Of course, the whole point of the Protector Polymer being chambered for .357 Mag is so it can deliver raw power.  No defensive .357 Mag load has earned a more stellar reputation for stopping hostilities than the 125-grain hollow point loaded to velocities of 1,400 to 1,450 feet per second (fps) when fired from a 4-inch barrel. While velocity drops off significantly in barrels shorter than four inches, decades of gunfights involving detectives, off-duty cops, and armed citizens with snub-nose .357s have shown that this load is no slouch even when fired from shorter barrels.  The round I chose was one of those that earned the 125-grain Mag its reputation, the Remington with scalloped semi-jacket.  One-shot that went high extended the five-shot group to 4.75 inches.  However, the other four were in a cluster less than half that size, 2.05 inches to be exact.  The best three were under 2 inches, 1.70 inches apart.

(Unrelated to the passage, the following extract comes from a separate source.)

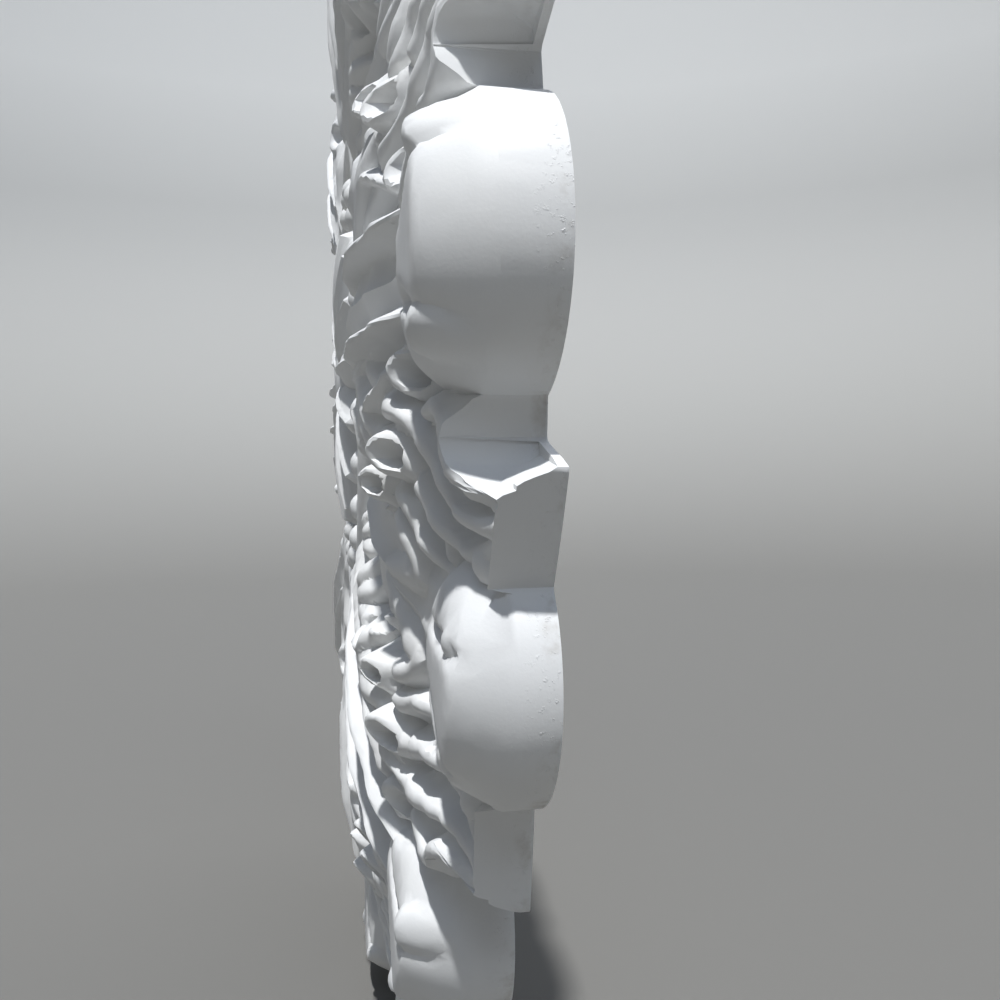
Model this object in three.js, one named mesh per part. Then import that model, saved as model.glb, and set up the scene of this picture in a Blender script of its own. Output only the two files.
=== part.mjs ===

The Protector Polymer does not give the excellent sight picture of, say, a Taurus PT1911 .45 pistol. This didn’t help the grouping.  The wadcutters had tended to go a little high…the 158-grain round nose lead had been spot on for elevation but grouped a little left…and the Magnum loads had gone a bit high left from point of aim. Still, all were centered well enough that if it been a police qualification shoot, every shot would have clustered in the maximum five-point zone of the silhouette target.

Final Notes

The Protector Polymer shot well. It’s value priced, and it’s a suitable candidate to fill the role the S&W Model 12 once held: a hand-filling revolver that’s very light and comfortable for all-day carry on the hip.  Even if you load it with .38 Specials, the .357 chambering gives you the option of “Magnum Force” later.  During the “ammunition drought” that followed the election of Barack Obama to the Presidency, I noticed that .38 Special was among the first ammunition to disappear from the retail shelves, but often, shops would have a few boxes of .357 still in stock. It’s one more reason why .357 Mag is such a versatile, useful chambering.

Gun snobs love to bash the Taurus, but I gotta tell ya, this one passed the test in every respect.